_EXERCISE GOAL:_ Can the data below be echoed back word for word?

_DATA SHOWN:_
··········

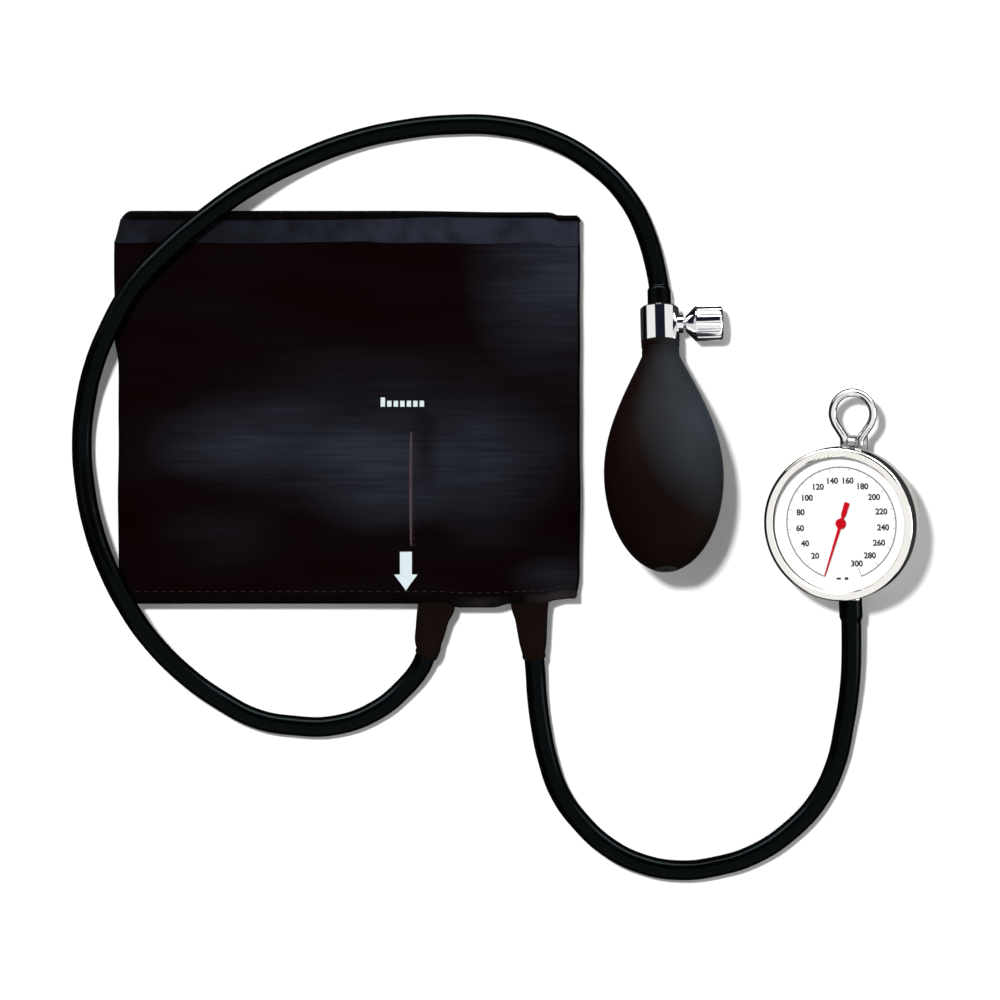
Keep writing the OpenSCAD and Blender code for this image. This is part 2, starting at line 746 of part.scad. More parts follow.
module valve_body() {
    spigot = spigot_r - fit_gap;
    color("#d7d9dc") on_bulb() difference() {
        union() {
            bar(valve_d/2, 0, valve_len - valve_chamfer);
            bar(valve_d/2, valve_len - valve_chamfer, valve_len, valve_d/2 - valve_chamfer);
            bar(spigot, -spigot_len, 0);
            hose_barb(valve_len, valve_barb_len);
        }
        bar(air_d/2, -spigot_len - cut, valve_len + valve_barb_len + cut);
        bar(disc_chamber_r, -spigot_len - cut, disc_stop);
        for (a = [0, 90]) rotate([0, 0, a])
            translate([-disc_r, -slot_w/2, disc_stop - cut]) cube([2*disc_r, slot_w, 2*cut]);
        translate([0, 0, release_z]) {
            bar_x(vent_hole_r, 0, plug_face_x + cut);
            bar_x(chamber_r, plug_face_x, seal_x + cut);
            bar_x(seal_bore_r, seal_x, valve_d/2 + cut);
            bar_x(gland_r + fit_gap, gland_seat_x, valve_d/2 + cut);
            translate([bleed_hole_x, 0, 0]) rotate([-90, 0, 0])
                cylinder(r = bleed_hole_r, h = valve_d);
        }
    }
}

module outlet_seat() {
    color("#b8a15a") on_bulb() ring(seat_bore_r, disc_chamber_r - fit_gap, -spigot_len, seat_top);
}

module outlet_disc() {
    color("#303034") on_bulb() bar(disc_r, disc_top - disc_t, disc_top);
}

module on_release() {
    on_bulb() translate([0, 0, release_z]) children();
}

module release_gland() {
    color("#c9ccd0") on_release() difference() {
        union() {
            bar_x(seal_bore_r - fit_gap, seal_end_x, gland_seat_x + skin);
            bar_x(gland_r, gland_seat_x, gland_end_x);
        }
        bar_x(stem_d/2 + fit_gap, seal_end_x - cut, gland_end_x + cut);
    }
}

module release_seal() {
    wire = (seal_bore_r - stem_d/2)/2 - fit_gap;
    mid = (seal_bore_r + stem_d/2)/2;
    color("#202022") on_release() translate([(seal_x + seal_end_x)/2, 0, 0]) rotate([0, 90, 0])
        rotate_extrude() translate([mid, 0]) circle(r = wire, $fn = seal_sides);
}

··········

_REPLY:_
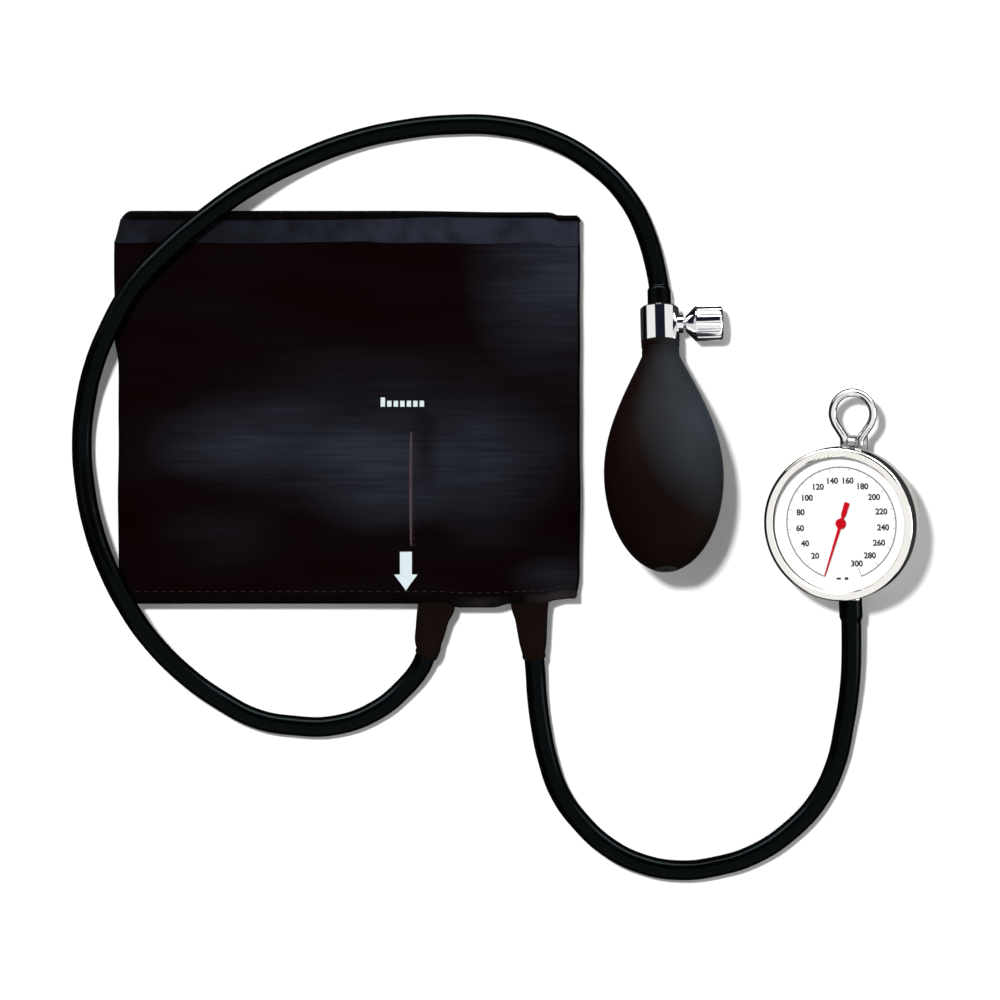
Keep writing the OpenSCAD and Blender code for this image. This is part 2, starting at line 746 of part.scad. More parts follow.
module valve_body() {
    spigot = spigot_r - fit_gap;
    color("#d7d9dc") on_bulb() difference() {
        union() {
            bar(valve_d/2, 0, valve_len - valve_chamfer);
            bar(valve_d/2, valve_len - valve_chamfer, valve_len, valve_d/2 - valve_chamfer);
            bar(spigot, -spigot_len, 0);
            hose_barb(valve_len, valve_barb_len);
        }
        bar(air_d/2, -spigot_len - cut, valve_len + valve_barb_len + cut);
        bar(disc_chamber_r, -spigot_len - cut, disc_stop);
        for (a = [0, 90]) rotate([0, 0, a])
            translate([-disc_r, -slot_w/2, disc_stop - cut]) cube([2*disc_r, slot_w, 2*cut]);
        translate([0, 0, release_z]) {
            bar_x(vent_hole_r, 0, plug_face_x + cut);
            bar_x(chamber_r, plug_face_x, seal_x + cut);
            bar_x(seal_bore_r, seal_x, valve_d/2 + cut);
            bar_x(gland_r + fit_gap, gland_seat_x, valve_d/2 + cut);
            translate([bleed_hole_x, 0, 0]) rotate([-90, 0, 0])
                cylinder(r = bleed_hole_r, h = valve_d);
        }
    }
}

module outlet_seat() {
    color("#b8a15a") on_bulb() ring(seat_bore_r, disc_chamber_r - fit_gap, -spigot_len, seat_top);
}

module outlet_disc() {
    color("#303034") on_bulb() bar(disc_r, disc_top - disc_t, disc_top);
}

module on_release() {
    on_bulb() translate([0, 0, release_z]) children();
}

module release_gland() {
    color("#c9ccd0") on_release() difference() {
        union() {
            bar_x(seal_bore_r - fit_gap, seal_end_x, gland_seat_x + skin);
            bar_x(gland_r, gland_seat_x, gland_end_x);
        }
        bar_x(stem_d/2 + fit_gap, seal_end_x - cut, gland_end_x + cut);
    }
}

module release_seal() {
    wire = (seal_bore_r - stem_d/2)/2 - fit_gap;
    mid = (seal_bore_r + stem_d/2)/2;
    color("#202022") on_release() translate([(seal_x + seal_end_x)/2, 0, 0]) rotate([0, 90, 0])
        rotate_extrude() translate([mid, 0]) circle(r = wire, $fn = seal_sides);
}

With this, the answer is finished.